SHAPIRO: A few months earlier, Kleinedler had updated the definitions of marriage, husband and widow to be gender neutral. When the new edition of the dictionary came out, Kleindler saw himself in those words. Today, people may be taken aback when a man mentions his husband or a woman introduces her wife, but retired congressman Barney Frank, who married his husband last year, believes the words will sound normal in no time.

BARNEY FRANK: You know, maybe because I was in politics I've stayed in touch with a lot of younger people, but even among people my own age, I have not found that very widespread. The whole point of this is that we are not subject to the same gender roles.

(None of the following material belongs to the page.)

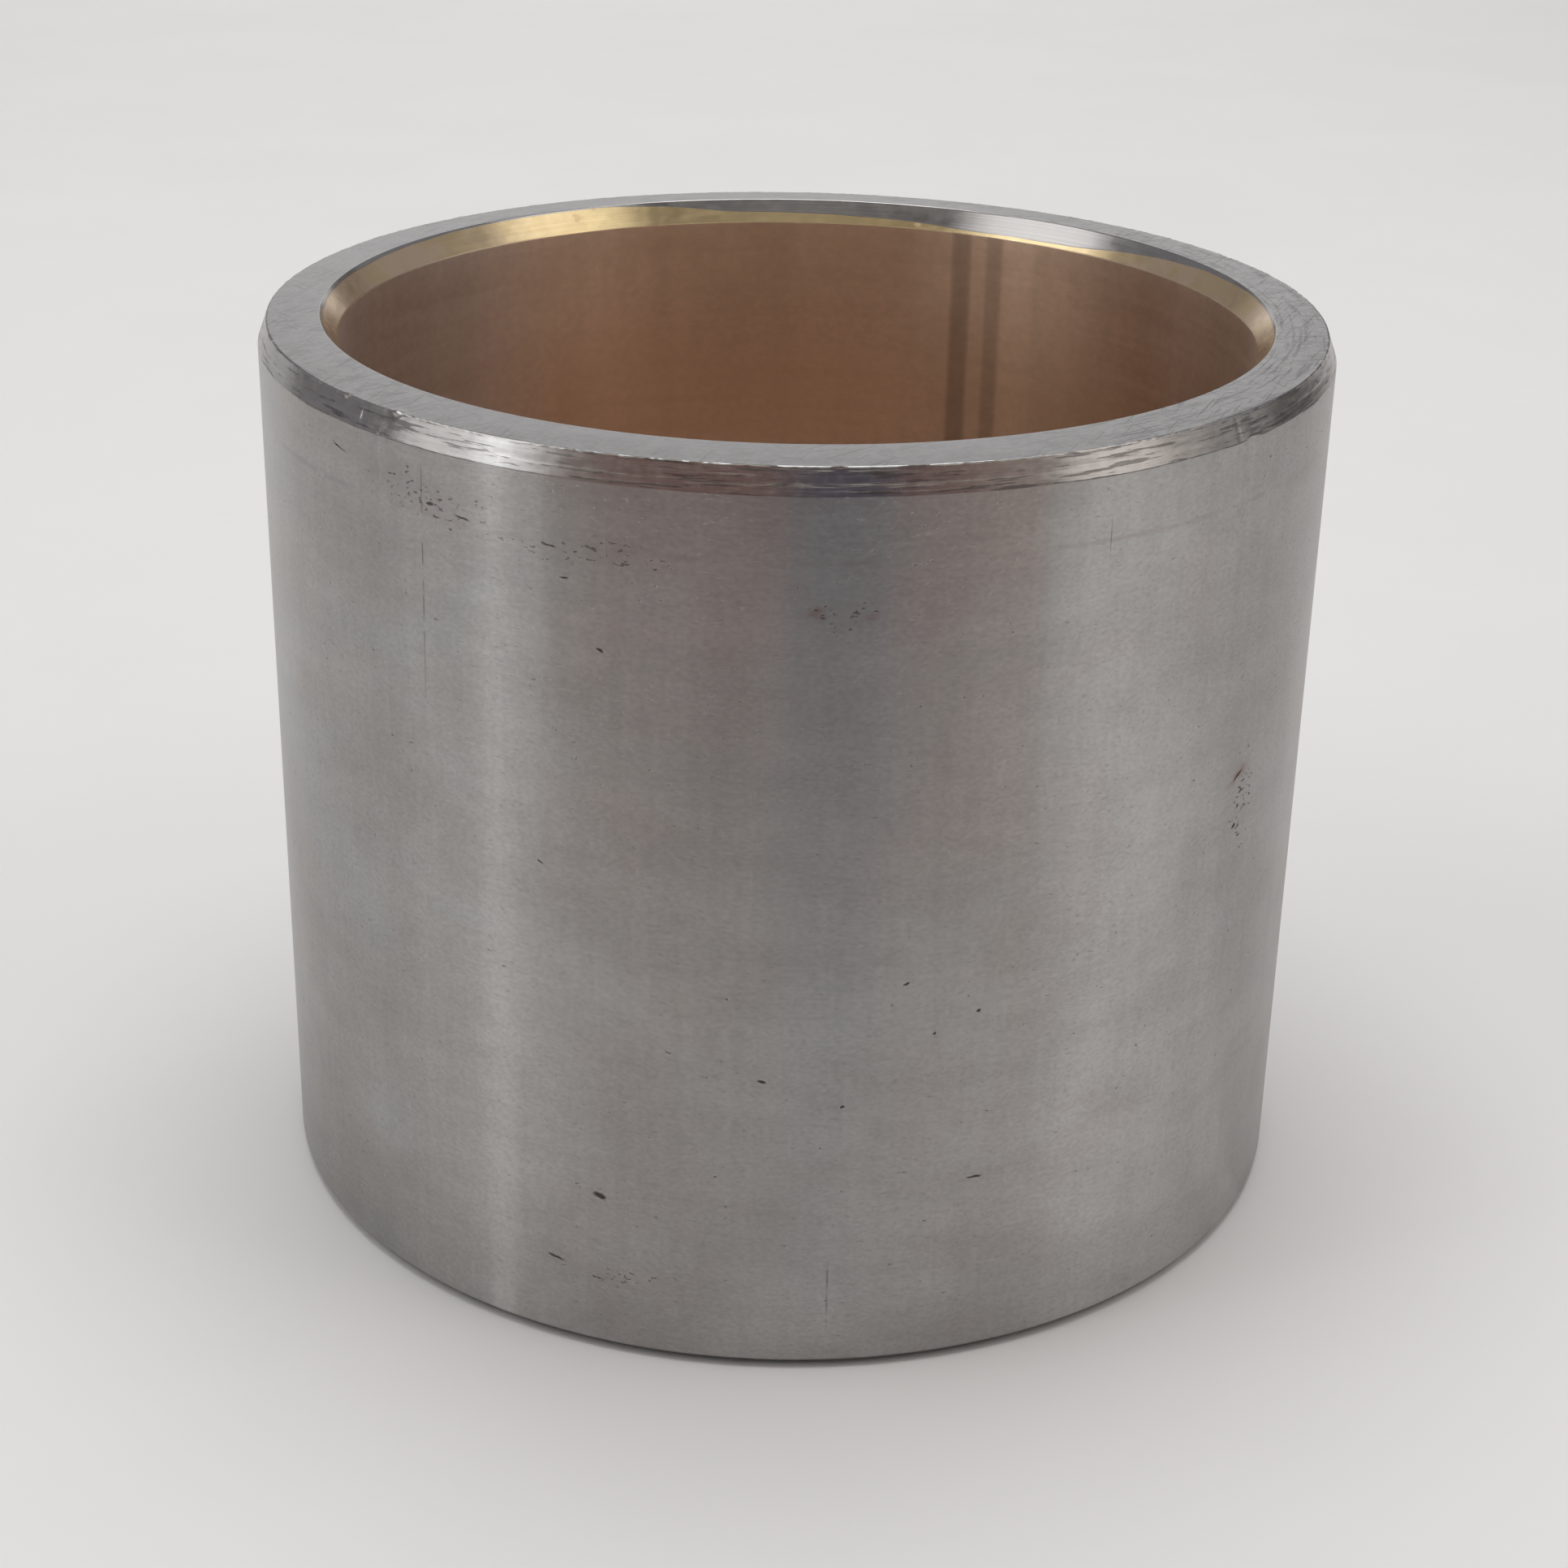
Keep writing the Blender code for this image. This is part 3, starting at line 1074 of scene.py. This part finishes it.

And by the way, these days, even wives aren't wives in that sense.

SHAPIRO: The Associated Press uses a manual called the "AP Stylebook" to spell out its rules and standards. Many news organizations, including NPR, turn to the stylebook for guidance. Just last month, under pressure from outside groups, AP added a stylebook entry to say married same-sex couples should be called husbands or wives. David Minthorn is one of the stylebook's editors.

DAVID MINTHORN: Married couples are married couples, and so it's a natural progression. Same-sex marriage is much more frequent now than even 10 years ago, and we have to take account of this.

SHAPIRO: The "AP Stylebook" also has an entry for widow and widower. Minthorn looked it up while he was on the phone with me.

MINTHORN: Let me see. I think we - yeah. Our stylebook definition of widow and widower: In obituaries a man is survived by his wife or leaves his wife. A woman is survived by her husband or leaves her husband. So we may have to update that somewhat too, to account for same-sex, right?